Stellar Coin XLM actually split from Ripple. Its founder Jed McCaleb left Ripple back then because he was dissatisfied with Ripple’s development direction, and later he co-founded Stellar with Joyce Kim, David Mazières, and others. This background is very important because it determines that XLM and XRP are similar technically, but have completely different ecological positioning.
The design concept of XLM is quite interesting. An initial issuance of 100 billion coins, no fundraising, all distributed through airdrops and gifts to retail investors, partners, BTC and XRP holders, and the team. Moreover, XLM also issues an additional 1% annually, distributed via a voting mechanism to community-designated accounts. This design truly embodies the concept of decentralization.
Comparing it with XRP reveals the differences. XLM mainly serves individual users for cross-border payments and remittances, while XRP targets institutions. XLM is operated by the Stellar Foundation (a non-profit organization) and uses community voting governance; XRP is controlled by Ripple Labs. In terms of market cap, XRP is indeed larger, but in the payments sector, XLM’s ranking isn’t bad either, only behind XRP, DOGE, LTC, and BCH.
In terms of ecosystem development, Stellar has already partnered with major organizations like Stripe, IBM, Deloitte, etc. There are currently 298 projects built on the Stellar network, covering 18 fields including exchanges, payments, NFTs, and wallets. Most importantly, the Stellar network now supports smart contracts, which is very helpful for attracting developers.
Looking at the price trend, XLM reached a historical high of $0.93 during the 2018 bull market, and experienced a second bull run in 2021, rising to $0.73. These two bull cycles saw increases of 44x and 17x respectively (from the lowest to the highest), indicating that this coin indeed has potential. Currently, XLM is priced around $0.15, with a circulating market cap of about $5.08 billion. From a technical perspective, XLM has broken through the downtrend and completed a retest, so there might be a short-term rebound opportunity.
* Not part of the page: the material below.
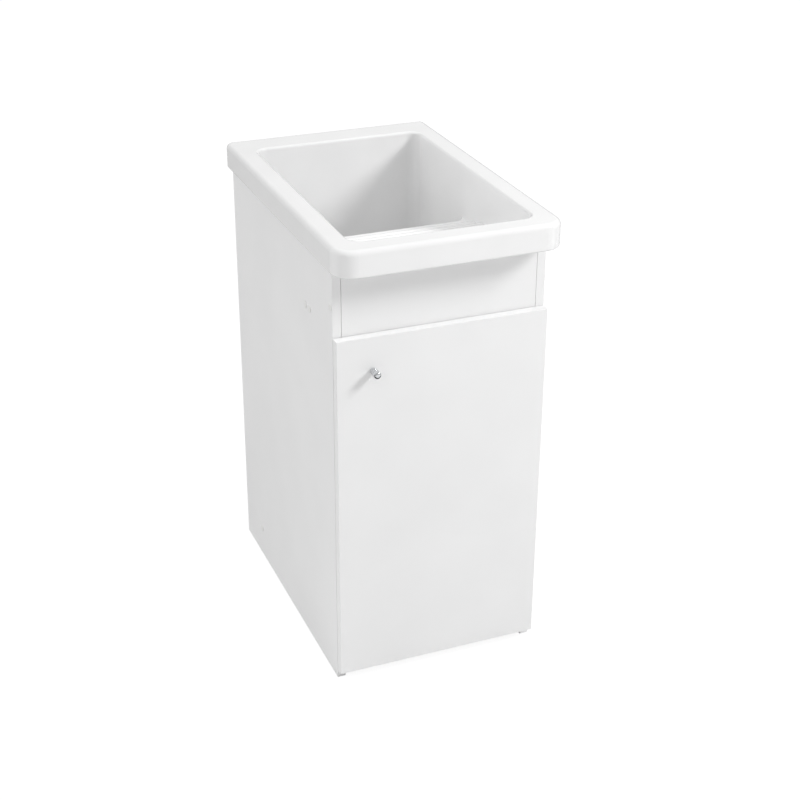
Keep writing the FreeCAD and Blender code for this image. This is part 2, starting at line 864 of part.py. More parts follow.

Regarding investment strategy, I think XLM isn’t a particularly top-tier asset, but ranking among the top in over 20k cryptocurrencies shows its value. For conservative investors, it can be considered for long-term allocation, with a position size around 10%, which is more reasonable—don’t exceed the allocation ratios of BTC and ETH. If you want to buy in batches, you can start by investing 1% of your funds at the current price as a base position, then add more if prices dip later. For short-term trading, the fundamentals are already solid, so mainly focus on technical analysis.
But remember one thing: XLM’s movement still follows the overall market trend. Once the market declines, XLM will find it hard to rise independently. So no matter how optimistic you are about Stellar’s prospects, risk management should always come first.